** start Supplied information **

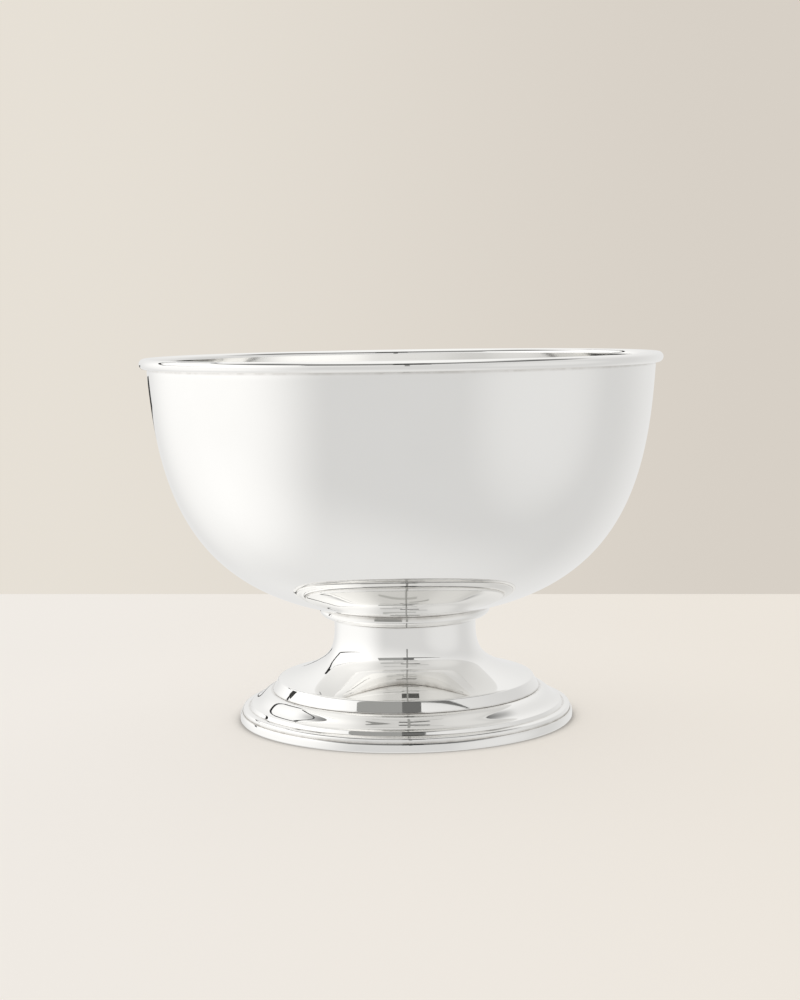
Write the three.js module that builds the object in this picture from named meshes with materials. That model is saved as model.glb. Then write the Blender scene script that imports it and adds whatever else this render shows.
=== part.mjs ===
// A silver-plated pedestal punch bowl, in millimetres, +Z up, standing on z = 0 about the Z axis.
// The bowl is spun sheet with its lip curled round a wire. A stud brazed to a plate under the bowl
// passes down through a disc in the pedestal's neck, and a dished clamp, washers and a nut pull the
// two together.
import * as THREE from "three";

// Facets round the axis, for the large spun pieces and for the small turned ones.
const SPUN_FACETS = 48;
const TURNED_FACETS = 24;

const SHEET = 1.2;
const GAP = 0.3;

// Bowl: the underside's curve runs from the axis out to the upright wall below the bead.
const BOWL_UNDERSIDE = 77.3;
const BOWL_RADIUS = 184.5;
const BEAD_FOOT_HEIGHT = 258;
const BOTTOM_REACH = 158;
const WALL_DROP = 88.3;
const WALL_LEAN = 6.4;

// Rim: a bead rolled outward round a steel wire.
const RIM_RADIUS = 190;
const RIM_HEIGHT = 267.5;
const BEAD_RADIUS = 3.7;
const BEAD_CENTRE = new THREE.Vector2(RIM_RADIUS - BEAD_RADIUS, RIM_HEIGHT - BEAD_RADIUS);
const CURL_INSIDE = BEAD_RADIUS - SHEET;
const CURL_END = -112;

// Pedestal: an open neck closed by a brazed disc, a flare and a tapered riser.
const PEDESTAL_TOP = 74;
const CAP_THICKNESS = 1.8;
const STUD_HOLE = 4.7;
const NECK_RADIUS = 52.5;
const NECK_WAIST = 0.6;
const FLARE_RADIUS = 62;
const FLARE_HEIGHT = 43;
const SHOULDER_RADIUS = 93.4;
const SHOULDER_HEIGHT = 30.2;
const RISER_TOP = 29;
const RISER_TOP_RADIUS = 94.8;
const RISER_FOOT = 21.9;
const RISER_FOOT_RADIUS = 98.8;

// Foot: a lip inside the riser, a ledge, an ogee slope, a step and a skirt inside the foot ring.
const LIP_RADIUS = 94.6;
const LIP_RISE = 4;
const LEDGE_HEIGHT = RISER_FOOT - GAP;
const STEP_RADIUS = 114.8;
const STEP_HEIGHT = 12.2;
const SKIRT_RADIUS = 121.2;
const SKIRT_SHOULDER = 10;
const SKIRT_ROUND = 2;

// Foot ring: an angle-section ring that the whole piece stands on.
const RING_RADIUS = 123.2;
const RING_HEIGHT = 6.4;
const RING_INSIDE = 117;
const RING_BASE = 1.4;

// Collar: a turned ring that covers the joint between the neck and the bowl.
const COLLAR_INSIDE = 46.6;
const COLLAR_FOOT = 53.1;
const COLLAR_RADIUS = 62.8;
const COLLAR_EDGE = 81.2;

// Fixing at the centre: an M8 stud with a flat head, held by a plate brazed under the bowl.
const PLATE_RADIUS = 46.3;
const PLATE_WEB = 1.2;
const STUD_RADIUS = 4;
const STUD_BORE = 4.3;
const STUD_HEAD_RADIUS = 9;
const STUD_HEAD_THICKNESS = 1.2;
const STUD_END = 47;
const DISH_RADIUS = 38;
const DISH_THICKNESS = 2;
const DISH_DEPTH = 4;
const DISH_FLAT = 14;
const WASHER_RADIUS = 12;
const WASHER_THICKNESS = 1.6;
const SPRING_RADIUS = 7.4;
const SPRING_THICKNESS = 2.2;
const SPRING_SPLIT = 0.16;
const NUT_ACROSS_FLATS = 13;
const NUT_THICKNESS = 6.5;

const silver = { color: 0xe9e8e5, roughness: 0.06, metalness: 1 };
const brass = { color: 0xb89a56, roughness: 0.35, metalness: 1 };
const steel = { color: 0xb4b7ba, roughness: 0.32, metalness: 1 };

const parts = new THREE.Group();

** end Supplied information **

Beginning at the top of the data, extract each line through the line containing "import * as" and return those lines exactly, with nothing added.

◆ Reply to the exercise:
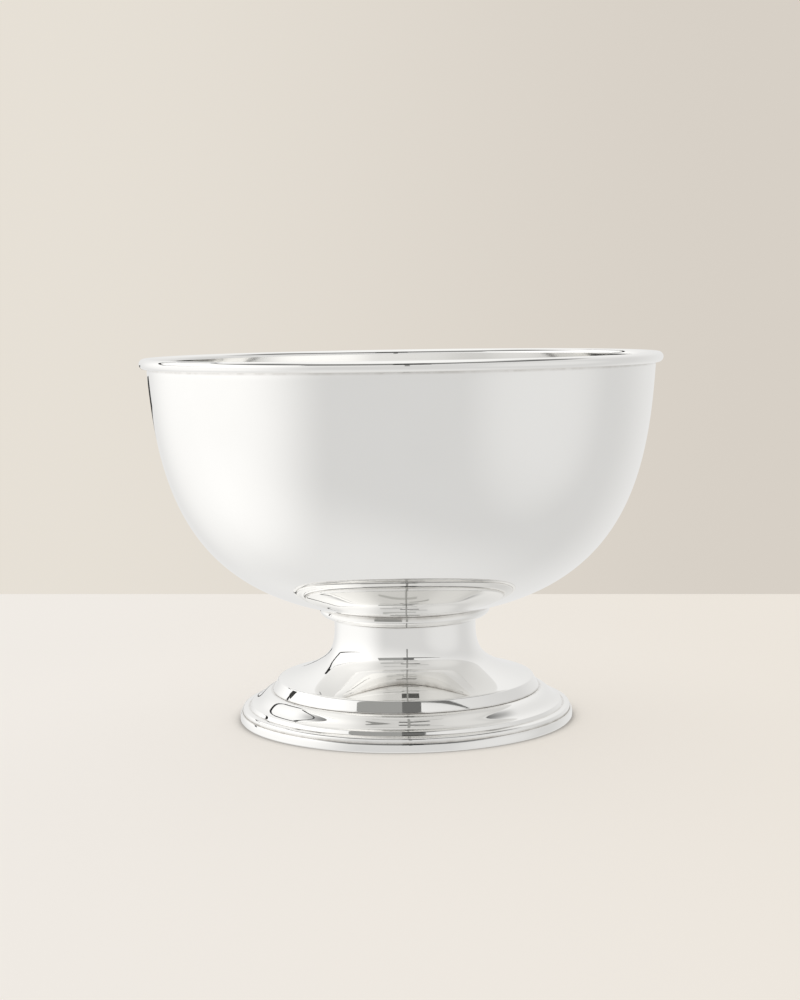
Write the three.js module that builds the object in this picture from named meshes with materials. That model is saved as model.glb. Then write the Blender scene script that imports it and adds whatever else this render shows.
=== part.mjs ===
// A silver-plated pedestal punch bowl, in millimetres, +Z up, standing on z = 0 about the Z axis.
// The bowl is spun sheet with its lip curled round a wire. A stud brazed to a plate under the bowl
// passes down through a disc in the pedestal's neck, and a dished clamp, washers and a nut pull the
// two together.
import * as THREE from "three";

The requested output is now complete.